Holy Ghost by David Brazil / City Lights Books / 9780872867147 / 113 pages / May 2017
Originating with the poststructuralists (Derrida and The Gift of Death being one example), then reaching a sort of apex in Badiou’s Saint Paul, the religious turn in continental philosophy continues to garner interest. And despite valid criticism of the “movement,” there is no denying that the work produced under its banner forces us to question orthodox Marxist assumptions about faith. This is to say, the adherents—broadly speaking—have an urge to (re)assert faith’s political dimension, some even suggesting that it might inform, rather than impede, radical politics.
Might we find a similar urge among our contemporary poets? Of course, poetry has always concerned itself with faith, in both a narrative and thematic sense; one has to look no further than the trinity of Blake, Shelley, and Wordsworth. But what differs between these poets and the type of poet being proposed is that, for the latter, religious allusion directs us towards the future, not towards some idyllic past. There is perhaps no one more well-versed in this future tense than David Brazil, a Bay Area pastor-cum-activist-cum-poet, whose recently published collection, Holy Ghost, takes as its central question faith and the role it must take in any revolution, poetic or otherwise.
In order to begin constructing a more radical future, it may be necessary to outline the order of things in the present; the poem “An Unopened Letter From Diane de Prima” seems to reference the brutal ousting of Occupy protestors from Frank Ogawa Plaza and Snow Park, events Brazil would have presumably experienced first-hand:
Lord defend from their clubs & their poisons,
from them who strike in dark of night,
from them who wound the ones who sleep unarmed.
Lord keep us safe from their armies of death.
This emphasis on the now, however, opens up Holy Ghost to a particular critique, namely that it gets bogged down in its presentism, ultimately exhibiting characteristics of what has come to be called the “New New York School”— incessant name-dropping, obsession with celebrity, the banality of a type of “I did this, I did that” narrative one would typically associate with poet-dandies like Andrew Durbin and Ben Fama, among others. We see this in the very first poem of the collection, “Prayer”:
Prayer for the soul of John Lennon
Prayer for the soul of Barnett Newman
Prayer for the soul of Frank O’Hara
Prayer for the soul of kari edwards
Prayer for the soul of Stacy Doris
Is Brazil, like the New New York poets, reducing poetry to a list, one that merely functions as a way for him to broadcast his cultural cachet, that is to say, his brand? I would say no, and that by placing this poem at the beginning of the collection, Brazil is instead foregrounding the somewhat banal, but nonetheless pertinent, question: is presentism the de facto religion of our late-capitalist society?

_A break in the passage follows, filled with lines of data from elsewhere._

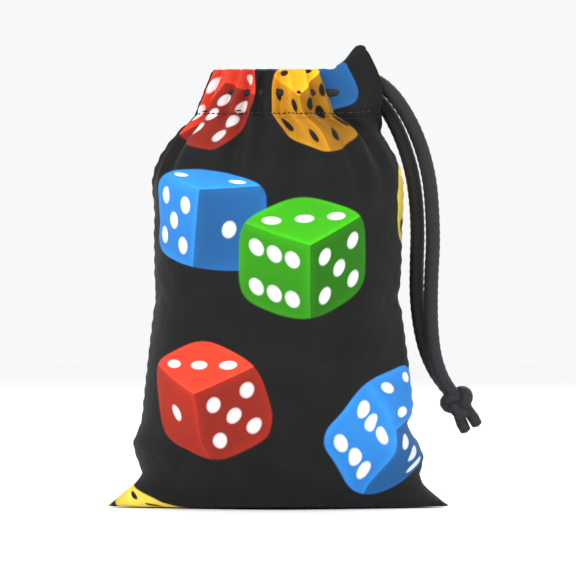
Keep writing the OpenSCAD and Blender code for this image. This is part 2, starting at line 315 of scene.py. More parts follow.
def makePrintedCloth(name, panel):
    # plain-woven polyester, dyed black and transfer printed:
    # dull, with soft-edged ink that sinks in the weave
    material, tree = startMaterial(name)
    place = addNode(tree, "ShaderNodeUVMap", uv_map="flatCut")
    place = addNode(tree, vectorNode, {0: place, "Scale": 100.0}, operation="SCALE")
    shift = cloth["backShift"] if panel == "back" else 0
    wear = addNode(tree, "ShaderNodeTexNoise", {"Vector": place, "Scale": 0.09, "Detail": 5.0})
    wear = addNode(tree, "ShaderNodeMapRange", [wear, 0.45, 0.75, 0, 1])
    ink = addNode(tree, "ShaderNodeMix", {0: wear, 6: colour(cloth["black"]), 7: colour(cloth["worn"])},
                  data_type="RGBA").node.outputs[2]
    for die in printedDice[panel]:
        ink = printDie(tree, place, ink, shift, die)
    clothSurface(tree, ink, cloth["weaveDepth"])
    return material


def makeReverseCloth():
    # unprinted side of the same cloth: greyer, because only the face was dyed to full black
    material, tree = startMaterial("polyesterReverse")
    place = addNode(tree, "ShaderNodeUVMap", uv_map="flatCut")
    patch = addNode(tree, "ShaderNodeTexNoise", {"Vector": place, "Scale": 14.0, "Detail": 4.0})
    base = addNode(tree, "ShaderNodeMix", {0: patch, 6: colour("#151517"), 7: colour(cloth["reverse"])},
                   data_type="RGBA").node.outputs[2]
    clothSurface(tree, base, cloth["weaveDepth"])
    return material


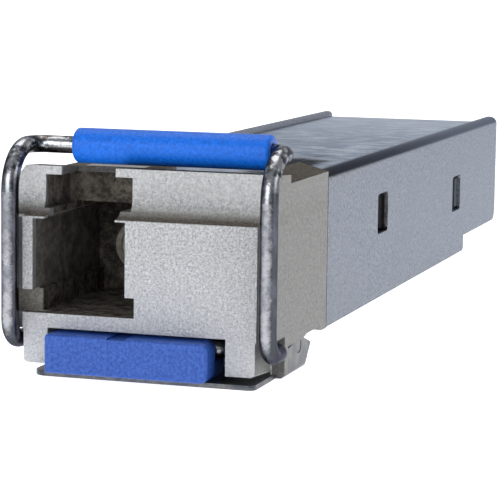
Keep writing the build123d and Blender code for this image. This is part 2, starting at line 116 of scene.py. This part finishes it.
class Paint:
    """A node material being built, with short calls for the nodes that it needs."""

    def __init__(self, name, roughness=0.5, metallic=0.0):
        self.material = bpy.data.materials.new(name)
        self.material.use_nodes = True
        self.tree = self.material.node_tree
        self.surface = self.tree.nodes["Principled BSDF"]
        self.surface.inputs["Roughness"].default_value = roughness
        self.surface.inputs["Metallic"].default_value = metallic
        coordinates = self.tree.nodes.new("ShaderNodeTexCoord")
        self.place = self.scaled(coordinates.outputs["Object"], (1000, 1000, 1000), NOSE * -1000)
        self.normal_out = coordinates.outputs["Normal"]

    def link(self, source, target):
        self.tree.links.new(source, target)

    def scaled(self, source, scale, shift=(0, 0, 0)):
        node = self.tree.nodes.new("ShaderNodeMapping")
        node.inputs["Scale"].default_value = scale
        node.inputs["Location"].default_value = shift
        self.link(source, node.inputs["Vector"])
        return node.outputs["Vector"]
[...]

A resounding “yes” would be his short answer, and this is where the future once again enters the conversation; if we are met with a system that so totally incorporates the present, then it is evident that we must turn towards something else in order to ensure radical change. And as the past has, by definition, already been lived, acting as source from which we can draw inspiration, no doubt, but never as something moldable in and of itself, we must instead look towards what is to come. Underlying such a turn is the explicit assumption that the times we occupy, are, in fact, the worst of times:
O song how shall I pay the rent
O sun how shall I eat
And shall I get back what I spent
On whiles and winds and wheat
O bird how shall I pay the tithe
O day what shall I sell
To have enough to feed myself
And some for you as well
This is the core of any (good) leftist praxis, the same core that participants in the religious turn—as well as Brazil—have thrust back into the collective imagination: perhaps the bulk of our efforts should not be spent on petty inner disputes but rather on spreading the message that capitalism is unsustainable and that a new system can arise if we believe, faithfully, that it can. A platitude, perhaps, but one that is increasingly relevant in a time when Trump has already weaponized his own call to the future (albeit one tainted by incessant references to the past).
If I were to suggest a canonized figure in the English tradition that Brazil might compliment, it would be Milton, which is not to say that there is some sort of affinity between the two poets in terms of biographical detail or formal ingenuity; one would be hard-pressed to find historical similarities between the English Civil War and our contemporary fight against corporations, nor could one really compare Milton’s carefully constructed blank verse with the free verse of Brazil. Rather, I would suggest that both poets recognize the privileged position faith must take in an any sort of revolutionary act. While Milton reminds us to that hell can be made into a heav’n, Brazil turns our gaze towards the future: “[t]he joy that comes, the world that comes, ensemble.”